Des projections test pour les films. "Pour Papa ou maman, on a aussi fait une projection-test après le montage", confient les scénaristes. Ce test devant le public "n'est pas fait pour adapter le montage au goût des gens, mais pour sentir l'humeur de la salle. C'est parfois à ce moment-là qu'on comprend qu'il faut rajouter un petit temps au montage, ou un regard, ou bien encore raccourcir, pour que ça devienne drôle…"
"L'humour, c'est très fragile." Le duo évoque d'anciennes aventures cinématographiques "malheureuses", parce que ce qu'ils avaient écrit était "mal compris". "L'humour est quelque chose de très fragile", résument-ils. "On change une petite chose, un petit temps, et de drôle, une scène devient pathétique ou triste…"
Les proches mis à contribution.
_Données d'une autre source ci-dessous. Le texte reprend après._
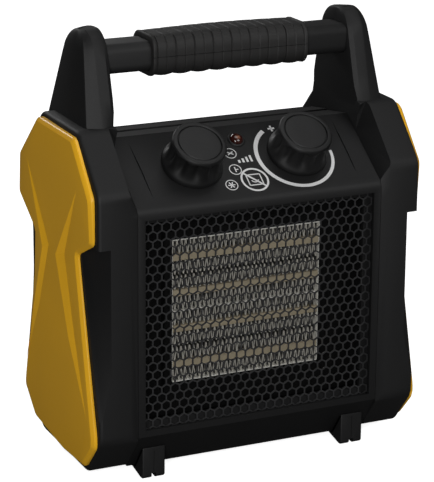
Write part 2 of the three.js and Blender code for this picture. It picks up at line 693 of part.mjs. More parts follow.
function knob(x) {
  const flange = roundZ(FLANGE_R, GAP, FLANGE_T, 0, 0, 40);
  const body = extrude(flutedOutline(KNOB_R, 1.8), KNOB_TALL - 2, { bevel: 1.2 })
    .translate(0, 0, 2);
  const capSeat = roundZ(CAP_R + GAP, KNOB_TALL - CAP_T, KNOB_TALL + 1, 0, 0, 28);
  const bore = roundZ(SPINDLE_R + GAP, -1, SPINDLE_UP + GAP, 0, 0, 16);
  return cut(join(flange, body), capSeat, bore).translate(x, KNOB_SLOPE, 0);
}

function control(name, x, size) {
  const [wide, deep, tall] = size;
  const under = -WALL - GAP;
  const body = box(-wide / 2, -deep / 2, under - tall, wide / 2, deep / 2, under)
    .translate(x, KNOB_SLOPE, 0);
  const bore = roundZ(SPINDLE_R + GAP, under - 6, 1, x, KNOB_SLOPE, 16);
  add(`${name}_body`, cut(body, bore), darkResin, panel);
  add(`${name}_spindle`, roundZ(SPINDLE_R, under - 5, SPINDLE_UP, x, KNOB_SLOPE, 16),
    brass, panel);
  add(`${name}_knob`, knob(x), blackPlastic, panel);
  add(`${name}_knob_cap`, roundZ(CAP_R, KNOB_TALL - CAP_T + GAP, KNOB_TALL, x, KNOB_SLOPE, 28),
    softBlack, panel);
}

control('mode_switch', -KNOB_X, SWITCH_SIZE);
control('thermostat', KNOB_X, THERMOSTAT_SIZE);

const lensProfile = [[0, GAP], [LAMP_R, GAP], [LAMP_R, 1.2], [LAMP_R * 0.72, 2.8], [0, 3.6]]
  .map(([r, h]) => new THREE.Vector2(r, h));
add('lamp_lens', new THREE.LatheGeometry(lensProfile, 20).rotateX(Math.PI / 2)
  .translate(0, LAMP_SLOPE, 0), lampRed, panel);
add('lamp_holder', roundZ(LAMP_R - 1, -WALL - LAMP_LONG, 0, 0, LAMP_SLOPE, 16),
  darkResin, panel);

// ---- Cord inlet and terminals ----------------------------------------------

add('cord_inlet', cut(
  join(roundY(INLET_R, DEPTH + GAP, TOTAL_DEPTH, INLET_X, INLET_Z, 20),
    roundY(INLET_R - 2, DEPTH - WALL - 8, DEPTH + 1, INLET_X, INLET_Z, 20)),
  roundY(4, DEPTH - 20, DEPTH + 20, INLET_X, INLET_Z, 16),
), softBlack);

function terminalBlock() {
  const low = BASE_Z + WALL + GAP;
  const mid = DEPTH - 31;
  const body = box(30, mid - 7, low, 54, mid + 7, low + 12);
  const wells = [34, 42, 50].map((x) => roundZ(2, low + 6, low + 13, x, mid, 12));
  return cut(body, ...wells);
}

add('terminal_block', terminalBlock(), ceramic);

// ---- Feet and housing screws -----------------------------------------------

// Two ribs with a groove between them, under the sloping skirt.
function foot(profile) {
  const inner = FOOT_INNER;
  const outer = FOOT_INNER + FOOT_WIDE;
  const mid = (inner + outer) / 2;
  const block = prismX(outline(profile), inner, outer);
  const [grooveY0, grooveY1] = [-5, DEPTH + 5];
  return cut(block, box(mid - FOOT_GROOVE / 2, grooveY0, -1, mid + FOOT_GROOVE / 2,
    grooveY1, BASE_Z - 2.5));
}

const skirtRise = (SKIRT_Z - BASE_Z) / (SKIRT_Y - BEZEL_Y);
const skirtAt = (y) => SKIRT_Z - (y - BEZEL_Y) * skirtRise - 2 * GAP;
const footRear = SKIRT_Y + 13;
const frontFoot = [
  [FOOT_FRONT_Y, 1.5], [FOOT_FRONT_Y + 1.5, 0], [FOOT_FRONT_Y + FOOT_TOE, 0],
  [footRear, BASE_Z - 1], [footRear, BASE_Z - GAP], [SKIRT_Y - GAP, BASE_Z - GAP],
  [FOOT_FRONT_Y, skirtAt(FOOT_FRONT_Y)],
];
const rearFoot = frontFoot.map(([y, z]) => [DEPTH - y + BEZEL_Y / 2, z]).reverse();
addPair('front_foot', foot(frontFoot), blackPlastic);
addPair('rear_foot', foot(rearFoot), blackPlastic);

let screwNumber = 0;
for (const z of [BASE_Z + 44, REAR_SLOPE_Z - 12]) {
  for (const x of [-HOUSING_HALF + 12, HOUSING_HALF - 12]) {
    screwNumber += 1;
    add(`housing_screw_${screwNumber}`, roundY(3.2, DEPTH + GAP, DEPTH + 2, x, z, 12), steel);
  }
}

export default heater;
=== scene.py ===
"""Looks of the portable ceramic heater, built round its packed CAD frame.

Lengths in the shape functions are millimetres: x from the middle, y back from the face
of the front columns, z up from the floor. to_world turns them into metres.
"""

import math
from contextlib import contextmanager

import bmesh
import bpy
from mathutils import Matrix, Vector
from mathutils.geometry import delaunay_2d_cdt


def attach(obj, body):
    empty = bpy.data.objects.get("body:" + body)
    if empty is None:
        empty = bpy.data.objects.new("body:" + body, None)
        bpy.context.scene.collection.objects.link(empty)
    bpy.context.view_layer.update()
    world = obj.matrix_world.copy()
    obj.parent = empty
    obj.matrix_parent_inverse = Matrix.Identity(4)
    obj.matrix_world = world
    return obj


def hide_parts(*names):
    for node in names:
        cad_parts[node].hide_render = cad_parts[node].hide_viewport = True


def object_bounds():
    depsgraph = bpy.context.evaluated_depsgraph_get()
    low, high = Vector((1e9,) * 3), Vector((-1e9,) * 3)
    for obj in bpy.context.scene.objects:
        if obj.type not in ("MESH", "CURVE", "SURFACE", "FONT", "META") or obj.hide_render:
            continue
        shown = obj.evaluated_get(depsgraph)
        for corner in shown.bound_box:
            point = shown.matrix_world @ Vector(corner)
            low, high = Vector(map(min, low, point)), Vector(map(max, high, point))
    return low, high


bl_info = {
    "name": "Ceramic heater",
    "version": (1, 0, 0),
    "blender": (4, 5, 0),
    "location": "View3D > Sidebar > Heater",
    "description": "Builds the pieces, finishes and studio of a portable ceramic heater",
    "category": "Object",
}

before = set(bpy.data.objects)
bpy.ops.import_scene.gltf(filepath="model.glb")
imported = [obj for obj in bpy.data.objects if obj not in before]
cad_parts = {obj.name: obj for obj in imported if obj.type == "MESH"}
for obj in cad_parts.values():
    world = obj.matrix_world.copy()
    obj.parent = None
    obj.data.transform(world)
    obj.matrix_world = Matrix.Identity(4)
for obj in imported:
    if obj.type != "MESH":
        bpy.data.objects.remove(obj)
CAD_LOW, CAD_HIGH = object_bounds()

MM = 0.001
BODY = "heater_body"
FRONT = CAD_LOW.y / MM  # the column face in the frame's own millimetres
TALL = CAD_HIGH.z / MM

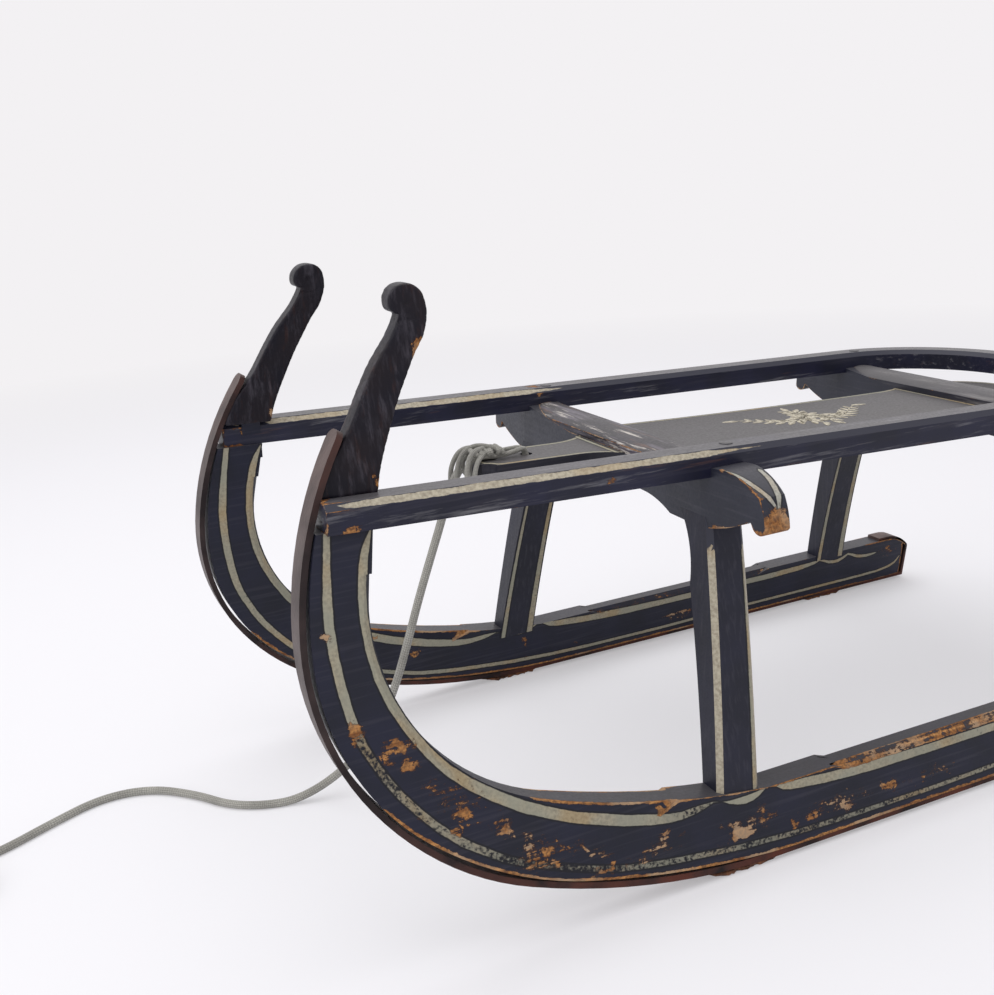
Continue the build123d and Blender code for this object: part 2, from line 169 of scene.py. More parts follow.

Pour écrire le scénario de Papa ou Maman, Alexandre de la Patellière et Matthieu Delaporte ont testé plusieurs gags sur leurs enfants. "Comme les parents tentent de se rendre les plus odieux possible pour ne pas obtenir la garde de leurs enfants dans le film, on a demandé à nos enfants quel était le pire truc qu'on pouvait leur faire." Ce qui est souvent revenu dans les réponses : "ce que vont en penser les copains." Les "parents qui foutent la honte, c'est le pire".
Une deuxième bonne raison de faire de leurs enfants un public ? "C'était compliqué de faire parler des enfants dans un film, de trouver des mots qui soient dans l'air du temps mais qui ne fassent pas plaqués. Donc c'est intéressant, avec un public de l'âge des protagonistes, de voir les choses qui les font 'tilter' ou qui les gênent. On a donc exploité nos enfants", sourient les scénaristes.